The text clearly states that God’s wants there to be endless peace, but if you know the history of Israel, you know that David’s grandsons only two generations later destroyed the peace and David’s kingdom by reverting back to the world’s ways and not God’s. So how could Isaiah be as wrong as a weather forecaster? He’s not, and to understand why he isn’t wrong we have to look very carefully at the last verse of that passage. “Forevermore” is not a human concept. Only the eternal God can do forevermore, and that’s why the last line says not a human ruler, but “the zeal of the Lord of Hosts will do this.” And if we remember that Jesus is a descendent of King David we realize that in the long run it is very true that His Kingdom is forever.

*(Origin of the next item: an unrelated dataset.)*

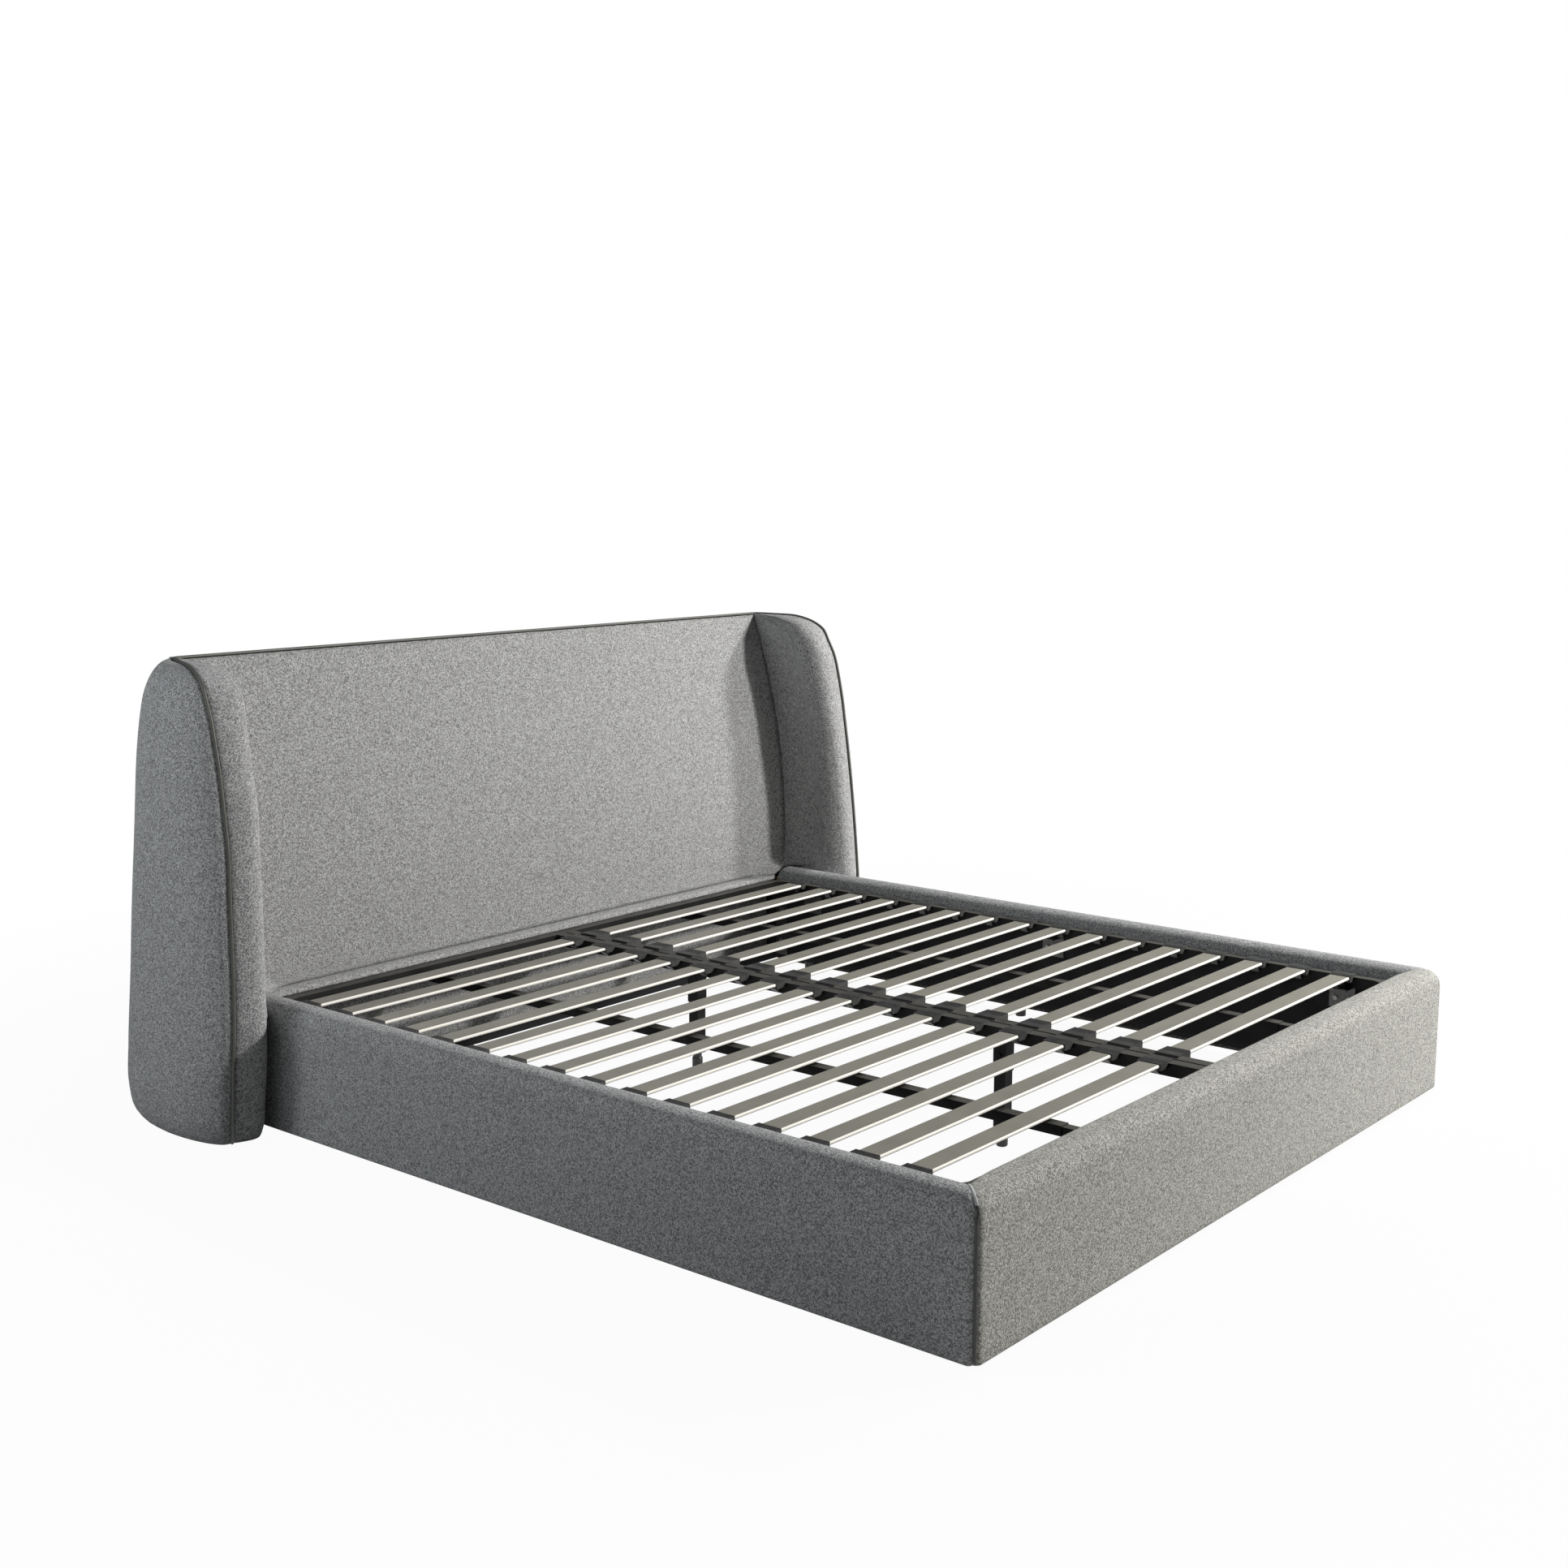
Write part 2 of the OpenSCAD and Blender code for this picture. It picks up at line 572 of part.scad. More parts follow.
// middle supports under the slats, with a narrower spigot at the foot end
mid_x = frame_x / 2 + 2;
mid_w = 28;
mid_h = 22;
mid_top = frame_top - 18;
splice_y = frame_foot + 92;
module mid_bar_r() {
    tube_y(splice_y, spine_y1, mid_x - mid_w / 2, mid_w, mid_h, mid_top - mid_h);
}

module mid_bar_right() {
    color("dimgrey") mid_bar_r();
}

module mid_bar_left() {
    color("dimgrey") mirror([1, 0, 0]) mid_bar_r();
}

module bar_spigots() {
    color("dimgrey") both()
        box(mid_x - mid_w / 2 + wall + fit, mid_x + mid_w / 2 - wall - fit, spine_y0, splice_y + 60,
            mid_top - mid_h + wall + fit, mid_top - wall - fit);
}

// slats in two columns, each end in a holder on a rail
slat_top = frame_top + 3;
slat_bot = slat_top - slat_t;
slat_y0 = frame_head - tube - 76.5;
slat_n = floor((slat_y0 - frame_foot - tube - 60) / slat_pitch) + 1;
slat_ys = [for (i = [0:slat_n - 1]) slat_y0 - i * slat_pitch];
slat_x0 = spine_w / 2 + 3;
slat_x1 = frame_x - tube - 3;
module slats_r() {
    for (y = slat_ys) {
        box(slat_x0, slat_x1, y - slat_w / 2 + slat_t / 2, y + slat_w / 2 - slat_t / 2, slat_bot, slat_top);
        for (s = [-1, 1]) translate([slat_x0, y + s * (slat_w - slat_t) / 2, slat_bot + slat_t / 2])
            rotate([0, 90, 0]) cylinder(h = slat_x1 - slat_x0, r = slat_t / 2);
    }
}

module slats_right() {
    color("wheat") slats_r();
}

module slats_left() {
    color("wheat") mirror([1, 0, 0]) slats_r();
}

// holder: x=0 is the rail's face, the slat comes in from -x
hold_in = 34;
hold_out = 20;
hold_w = 58;
tongue = 18;
rib = 4;
module holder(reach, hold_l) {
    translate([0, 0, slat_bot]) {
        difference() {
            box(-hold_l, -fit, -hold_w / 2, hold_w / 2, -6, slat_t + 2);
            box(-hold_l - 1, -2.9, -slat_w / 2 - fit, slat_w / 2 + fit, -fit, slat_t + fit);
            for (x = [-hold_l + rib : rib : -rib]) box(x, x + 1.6, -hold_w / 2 - 1, hold_w / 2 + 1, slat_t + 1.1, slat_t + 3);
        }
        box(-fit, reach, -hold_w / 2, hold_w / 2, 5 + fit, slat_t + 2);
        translate([0, 10, 0]) rotate([90, 0, 0]) linear_extrude(20) polygon([[-fit, -6], [-fit, -22], [-5, -22], [-hold_l + 8, -6]]);
    }
}

module holders_outer_r() {
    for (y = slat_ys) translate([frame_x - tube, y, 0]) holder(tongue, hold_out);
}

module holders_inner_r() {
    for (y = slat_ys) translate([spine_w / 2, y, 0]) mirror([1, 0, 0]) holder(tongue + 4, hold_in);
}

module holders_outer_right() {
    color("black") holders_outer_r();
}

module holders_outer_left() {
    color("black") mirror([1, 0, 0]) holders_outer_r();
}

module holders_inner_right() {
    color("black") holders_inner_r();
}

module holders_inner_left() {
    color("black") mirror([1, 0, 0]) holders_inner_r();
}

// brackets that carry the frame on the side rails
brack_ys = [frame_head - 139, (frame_head + frame_foot) / 2, frame_foot + 150];
brack_w = 70;
module frame_brackets() {
    color("gainsboro") both() for (y = brack_ys) {
        difference() {
            union() {
                box(frame_x - tube - 32, rail_in - fit, y - brack_w / 2, y + brack_w / 2, frame_bot - 4 - fit, frame_bot - fit);
                box(rail_in - 4, rail_in - fit, y - brack_w / 2, y + brack_w / 2, frame_bot - 65, frame_bot - fit);
            }
            translate([frame_x - tube / 2, y, frame_bot - 6]) cylinder(h = 8, r = 4.2);
            translate([frame_x - tube - 16, y, frame_bot - 6]) cylinder(h = 8, r = 7);
            for (s = [-1, 1]) translate([rail_in - 6, y + 18 * s, frame_bot - 40]) rotate([0, 90, 0]) cylinder(h = 8, r = 3.3);
        }
    }
}

module bracket_bolts() {
    color("silver") both() for (y = brack_ys) {
        translate([frame_x - tube / 2, y, frame_bot - 9]) cylinder(h = 5 - 2 * fit, r = 7.5);
        translate([frame_x - tube / 2, y, frame_bot - 6]) cylinder(h = 6 - fit, r = 4);
        for (s = [-1, 1]) translate([rail_in - 8, y + 18 * s, frame_bot - 40]) rotate([0, 90, 0]) {
            cylinder(h = 4 - 2 * fit, r = 6);
            cylinder(h = 8 - fit, r = 3.2);
        }
    }
}

// plates that join the side rails to the headboard, and the foot corners
plate_y = y_ledge - 50;
module corner_plates() {
    color("gainsboro") both() {
        difference() {
            box(rail_in - 4, rail_in - fit, plate_y, plate_y + 44, 50, 215);
            for (z = [97, 200]) translate([rail_in - 6, plate_y + 22, z]) rotate([0, 90, 0]) cylinder(h = 8, r = 4.2);
        }
        difference() {
            box(rail_in - 4, rail_in - fit, y_well + fit, y_well + 50, 50, 215);
            for (z = [97, 200]) translate([rail_in - 6, y_well + 28, z]) rotate([0, 90, 0]) cylinder(h = 8, r = 4.2);
        }
    }
}

module corner_bolts() {
    color("silver") both() for (y = [plate_y + 22, y_well + 28]) for (z = [97, 200])
        translate([rail_in - 8, y, z]) rotate([0, 90, 0]) {
            cylinder(h = 4 - 2 * fit, r = 7);
            cylinder(h = 8 - fit, r = 4);
        }
}

// centre legs
leg_mid = (frame_head + frame_foot) / 2 + 16;
leg_y = [leg_mid + leg_off, leg_mid - leg_off];
sleeve_w = leg_w + 2 * wall + 2 * fit;
sleeve_bot = frame_bot - 83;
leg_top = frame_bot - 3;
bolt_z = frame_bot - 43;
module square_tube(w, t, z0, z1) {
    difference() {
        box(-w / 2, w / 2, -w / 2, w / 2, z0, z1);
        box(-w / 2 + t, w / 2 - t, -w / 2 + t, w / 2 - t, z0 - 1, z1 + 1);
        translate([-w, 0, bolt_z]) rotate([0, 90, 0]) cylinder(h = 2 * w, r = 3.1);
    }
}

module leg_sockets() {
    color("darkgrey") for (y = leg_y) translate([0, y, 0]) {
        square_tube(sleeve_w, wall, sleeve_bot, frame_bot - 3);
        difference() {
            box(-30, 30, -30, 30, frame_bot - 3, frame_bot - fit);
            translate([0, 0, frame_bot - 4]) cylinder(h = 5, r = 3.1);
        }
    }
}

module one_leg() {
    square_tube(leg_w, 1.5, foot_h, leg_top - fit);
}

module centre_leg_head() {
    color("darkgrey") translate([0, leg_y[0], 0]) one_leg();
}

module centre_leg_foot() {
    color("darkgrey") translate([0, leg_y[1], 0]) one_leg();
}

module leg_bolts() {
    color("silver") for (y = leg_y) translate([-sleeve_w / 2 - 4, y, bolt_z]) rotate([0, 90, 0]) {
        cylinder(h = 4 - fit, r = 5.5);
        cylinder(h = sleeve_w + 8, r = 3);
        translate([0, 0, sleeve_w + 4 + fit]) cylinder(h = 4 - fit, r = 5.5);
    }
}

stem_r = 5;
plug_w = leg_w - 3 - 2 * fit;
module leg_plugs() {
    color("black") for (y = leg_y) translate([0, y, 0]) difference() {
        box(-plug_w / 2, plug_w / 2, -plug_w / 2, plug_w / 2, foot_h, foot_h + 30);
        translate([0, 0, foot_h - 1]) cylinder(h = 32, r = stem_r + 0.05);
    }
}

module level_foot() {
    rotate_extrude() polygon([[0, 0], [foot_r - 4, 0], [foot_r - 1.2, 1.4], [foot_r, 4.5], [foot_r, foot_h - 15],
        [foot_r - 2.5, foot_h - 11], [foot_r - 2.5, foot_h - fit], [stem_r, foot_h - fit], [stem_r, foot_h + 50], [0, foot_h + 50]]);
}

module level_foot_head() {
    color("black") translate([0, leg_y[0], 0]) level_foot();
}

module level_foot_foot() {
    color("black") translate([0, leg_y[1], 0]) level_foot();
}

front_pad();
wing_pad_left();
wing_pad_right();
wing_shell_left();
wing_shell_right();
back_panel();
piping();
head_ledge();
lower_front_panel();
base_strip();
head_formers();
head_battens();
wing_ribs_left();
wing_ribs_right();
wing_posts();
head_glides();
side_rail_left();
side_rail_right();
side_cover_left();
side_cover_right();
side_lining_left();
side_lining_right();
foot_rail();
foot_cover();
foot_lining();
rail_glides();
frame_head_tube();
frame_foot_tube();
frame_tube_left();
frame_tube_right();
centre_rail();
mid_bar_left();
mid_bar_right();
bar_spigots();
slats_left();
slats_right();
holders_outer_left();
holders_outer_right();
holders_inner_left();
holders_inner_right();
frame_brackets();
bracket_bolts();
corner_plates();
corner_bolts();
leg_sockets();
leg_bolts();
centre_leg_head();
centre_leg_foot();
leg_plugs();
level_foot_head();
level_foot_foot();
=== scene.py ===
import math

import bmesh
import bpy
from mathutils import Matrix, Vector, noise


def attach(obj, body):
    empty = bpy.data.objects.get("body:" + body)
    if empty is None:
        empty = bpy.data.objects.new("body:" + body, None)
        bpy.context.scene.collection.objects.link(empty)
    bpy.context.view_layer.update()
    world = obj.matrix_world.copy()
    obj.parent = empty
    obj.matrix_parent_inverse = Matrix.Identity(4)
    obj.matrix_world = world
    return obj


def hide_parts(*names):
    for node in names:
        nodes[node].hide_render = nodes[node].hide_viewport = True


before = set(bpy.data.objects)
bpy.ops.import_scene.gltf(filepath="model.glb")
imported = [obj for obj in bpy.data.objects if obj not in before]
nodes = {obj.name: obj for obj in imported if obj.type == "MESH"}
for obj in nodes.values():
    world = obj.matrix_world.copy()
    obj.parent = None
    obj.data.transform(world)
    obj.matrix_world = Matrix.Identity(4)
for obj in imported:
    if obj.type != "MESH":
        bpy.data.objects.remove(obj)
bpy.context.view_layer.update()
BED = "bed"
MM = 0.001

# Sizes of the bed in millimetres, as in the part's source.
WELL_HALF = 980
RAIL_OUT = 1060
RAIL_TOP = 330
RAIL_ROUND = 36
HEM_ROUND = 9
RAIL_END_ROUND = 40
END_HEM = 22
HEAD_END_ROUND = 26
RAIL_CLEAR = 16
FLAP_BOTTOM = 290
CORE_BOTTOM = 40
Y_FOOT = -1230
Y_WELL = -1150
Y_LEDGE = 921
Y_PANEL = 966
Y_BACK = 1230
HEAD_TOP = 1134
FACE_LEAN = 124
BACK_LEAN = 0.05
LEAN_FROM = 100
LEDGE_TOP = 306
CORD_RADIUS = 3.6
SLOT = 3.7
ROLL = 99
HEAD_BOTTOM = 6
SEAM_FOOT = LEDGE_TOP + 0.5
FACE_FOOT = 0.354 * HEAD_TOP
SEAM_ROUND = 90
BOTTOM_ROUND = 76
BACK_JOIN = 900
SIDE_HEAD_END = 924
MITRE_ROUND = 14
MITRE_TURN = math.radians(65)
MITRE_IN = MITRE_ROUND * (1 - math.cos(MITRE_TURN))
PAD_CLOTH = 4
COVER_CLOTH = 3
LEDGE_LINING = 2
LINING_CLOTH = 1.5
TUCK = 10
SIDES = (("right", False), ("left", True))

# Width of one thread of the weave, in metres.
THREAD = 0.0025


# Shaders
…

In a few weeks we will again relive the passion of Jesus during Holy Week. As you hear those stories again this year, I urge you to pay attention to the contrast between the Roman Governor Pilate and Jesus. Pilate condemns Jesus to death and thinks he has finally solved the Jesus problem for the Romans and the Jewish authorities, right? But we know better. Pilate doesn’t win that battle in the long run, the Prince of Peace does.

That risen Lord has left us with the Great commission to go and make disciples. And as the Prince of Peace he has shown us that a major part of our job description is to be peacemakers, the ones who are called the children of God.

The prayer of St. Francis is one of the best descriptions of a peacemaker ever written.
“Lord, make me an instrument of Thy peace;
Where there is hatred, let me sow love;
Where there is injury, pardon;
Where there is error, truth;
Where there is doubt, faith;
Where there is despair, hope;
Where there is darkness, light;
And where there is sadness, joy.
O Divine Master, Grant that I may not so much seek
To be consoled as to console;
To be understood as to understand;
To be loved as to love.
For it is in giving that we receive;
It is in pardoning that we are pardoned;
And it is in dying that we are born to eternal life.” AMEN.

Preached at Jerome UMC, March 30, 2014, as my final sermon before retiring.